Aim: Copy each line exactly. Leave nothing out.

Data block:
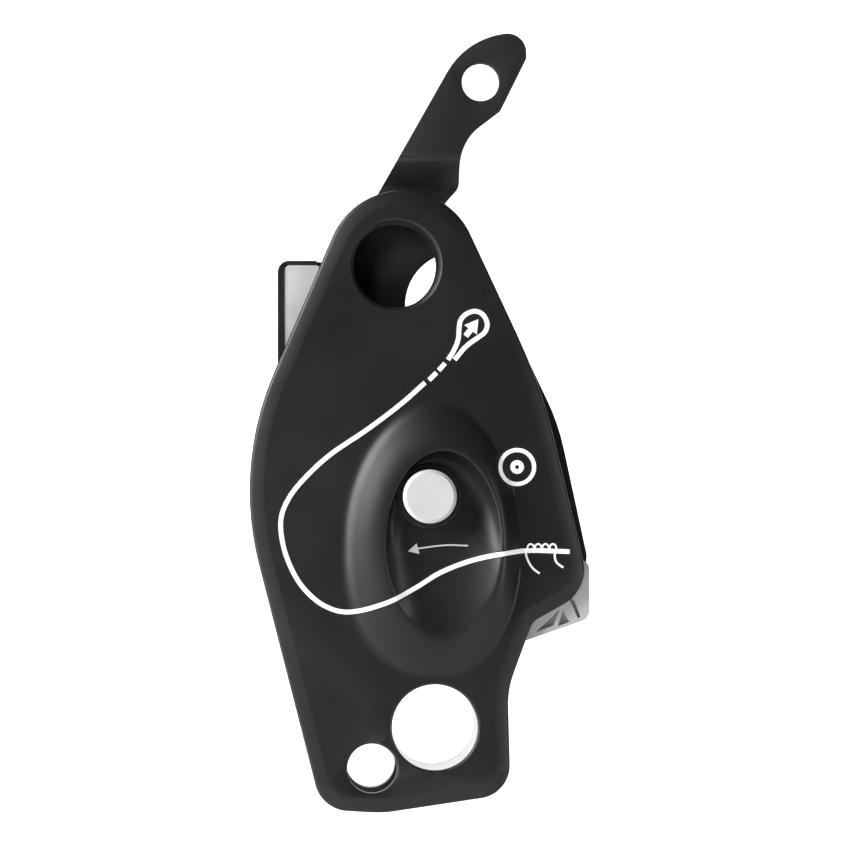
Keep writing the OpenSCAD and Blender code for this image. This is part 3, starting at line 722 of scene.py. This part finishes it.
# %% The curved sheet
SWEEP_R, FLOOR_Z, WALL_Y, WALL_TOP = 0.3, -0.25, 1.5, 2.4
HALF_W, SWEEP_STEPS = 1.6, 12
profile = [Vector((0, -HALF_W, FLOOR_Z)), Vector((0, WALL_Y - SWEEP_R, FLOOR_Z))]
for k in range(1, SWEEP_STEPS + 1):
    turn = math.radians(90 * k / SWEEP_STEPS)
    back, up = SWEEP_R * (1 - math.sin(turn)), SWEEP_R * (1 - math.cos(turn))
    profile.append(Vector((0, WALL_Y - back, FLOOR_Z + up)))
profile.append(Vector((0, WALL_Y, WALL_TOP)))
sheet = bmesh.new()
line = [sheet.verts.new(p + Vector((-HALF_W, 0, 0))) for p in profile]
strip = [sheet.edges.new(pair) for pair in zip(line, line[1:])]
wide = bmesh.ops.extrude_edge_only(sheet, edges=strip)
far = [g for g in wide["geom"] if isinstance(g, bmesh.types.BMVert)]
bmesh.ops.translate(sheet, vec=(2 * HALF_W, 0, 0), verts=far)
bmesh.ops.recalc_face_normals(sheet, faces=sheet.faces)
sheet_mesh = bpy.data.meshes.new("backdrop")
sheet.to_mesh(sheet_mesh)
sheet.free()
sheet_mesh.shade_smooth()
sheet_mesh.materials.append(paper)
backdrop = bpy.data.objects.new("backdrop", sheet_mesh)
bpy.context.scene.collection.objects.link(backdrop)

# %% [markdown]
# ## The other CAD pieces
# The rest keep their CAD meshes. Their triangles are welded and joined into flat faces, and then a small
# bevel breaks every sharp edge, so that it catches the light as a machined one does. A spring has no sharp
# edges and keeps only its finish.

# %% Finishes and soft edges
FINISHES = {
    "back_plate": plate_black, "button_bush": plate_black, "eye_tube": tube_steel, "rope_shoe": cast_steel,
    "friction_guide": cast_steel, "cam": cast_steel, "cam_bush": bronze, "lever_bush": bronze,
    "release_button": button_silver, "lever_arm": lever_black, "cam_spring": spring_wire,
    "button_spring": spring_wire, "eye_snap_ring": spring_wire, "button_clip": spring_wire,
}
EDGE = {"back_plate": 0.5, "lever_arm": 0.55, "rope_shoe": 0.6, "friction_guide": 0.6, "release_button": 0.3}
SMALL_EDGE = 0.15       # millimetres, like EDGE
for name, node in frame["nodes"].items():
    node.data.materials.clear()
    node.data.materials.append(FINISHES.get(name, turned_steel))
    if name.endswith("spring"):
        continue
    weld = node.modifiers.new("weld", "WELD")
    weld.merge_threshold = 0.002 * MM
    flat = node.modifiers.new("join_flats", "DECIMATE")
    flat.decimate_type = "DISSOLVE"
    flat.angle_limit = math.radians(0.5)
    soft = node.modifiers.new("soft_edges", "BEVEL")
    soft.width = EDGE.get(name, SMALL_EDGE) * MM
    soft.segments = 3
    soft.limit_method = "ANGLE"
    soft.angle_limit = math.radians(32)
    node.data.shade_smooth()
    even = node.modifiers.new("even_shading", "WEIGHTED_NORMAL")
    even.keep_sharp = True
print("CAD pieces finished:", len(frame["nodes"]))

Response to the task:
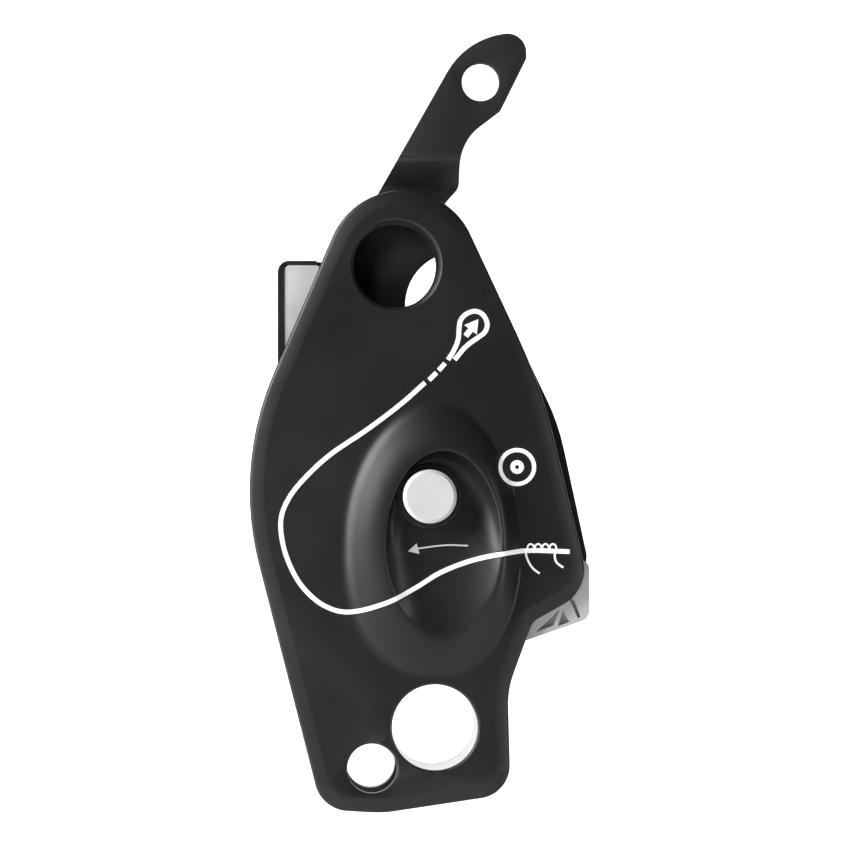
Keep writing the OpenSCAD and Blender code for this image. This is part 3, starting at line 722 of scene.py. This part finishes it.
# %% The curved sheet
SWEEP_R, FLOOR_Z, WALL_Y, WALL_TOP = 0.3, -0.25, 1.5, 2.4
HALF_W, SWEEP_STEPS = 1.6, 12
profile = [Vector((0, -HALF_W, FLOOR_Z)), Vector((0, WALL_Y - SWEEP_R, FLOOR_Z))]
for k in range(1, SWEEP_STEPS + 1):
    turn = math.radians(90 * k / SWEEP_STEPS)
    back, up = SWEEP_R * (1 - math.sin(turn)), SWEEP_R * (1 - math.cos(turn))
    profile.append(Vector((0, WALL_Y - back, FLOOR_Z + up)))
profile.append(Vector((0, WALL_Y, WALL_TOP)))
sheet = bmesh.new()
line = [sheet.verts.new(p + Vector((-HALF_W, 0, 0))) for p in profile]
strip = [sheet.edges.new(pair) for pair in zip(line, line[1:])]
wide = bmesh.ops.extrude_edge_only(sheet, edges=strip)
far = [g for g in wide["geom"] if isinstance(g, bmesh.types.BMVert)]
bmesh.ops.translate(sheet, vec=(2 * HALF_W, 0, 0), verts=far)
bmesh.ops.recalc_face_normals(sheet, faces=sheet.faces)
sheet_mesh = bpy.data.meshes.new("backdrop")
sheet.to_mesh(sheet_mesh)
sheet.free()
sheet_mesh.shade_smooth()
sheet_mesh.materials.append(paper)
backdrop = bpy.data.objects.new("backdrop", sheet_mesh)
bpy.context.scene.collection.objects.link(backdrop)

# %% [markdown]
# ## The other CAD pieces
# The rest keep their CAD meshes. Their triangles are welded and joined into flat faces, and then a small
# bevel breaks every sharp edge, so that it catches the light as a machined one does. A spring has no sharp
# edges and keeps only its finish.

# %% Finishes and soft edges
FINISHES = {
    "back_plate": plate_black, "button_bush": plate_black, "eye_tube": tube_steel, "rope_shoe": cast_steel,
    "friction_guide": cast_steel, "cam": cast_steel, "cam_bush": bronze, "lever_bush": bronze,
    "release_button": button_silver, "lever_arm": lever_black, "cam_spring": spring_wire,
    "button_spring": spring_wire, "eye_snap_ring": spring_wire, "button_clip": spring_wire,
}
EDGE = {"back_plate": 0.5, "lever_arm": 0.55, "rope_shoe": 0.6, "friction_guide": 0.6, "release_button": 0.3}
SMALL_EDGE = 0.15       # millimetres, like EDGE
for name, node in frame["nodes"].items():
    node.data.materials.clear()
    node.data.materials.append(FINISHES.get(name, turned_steel))
    if name.endswith("spring"):
        continue
    weld = node.modifiers.new("weld", "WELD")
    weld.merge_threshold = 0.002 * MM
    flat = node.modifiers.new("join_flats", "DECIMATE")
    flat.decimate_type = "DISSOLVE"
    flat.angle_limit = math.radians(0.5)
    soft = node.modifiers.new("soft_edges", "BEVEL")
    soft.width = EDGE.get(name, SMALL_EDGE) * MM
    soft.segments = 3
    soft.limit_method = "ANGLE"
    soft.angle_limit = math.radians(32)
    node.data.shade_smooth()
    even = node.modifiers.new("even_shading", "WEIGHTED_NORMAL")
    even.keep_sharp = True
print("CAD pieces finished:", len(frame["nodes"]))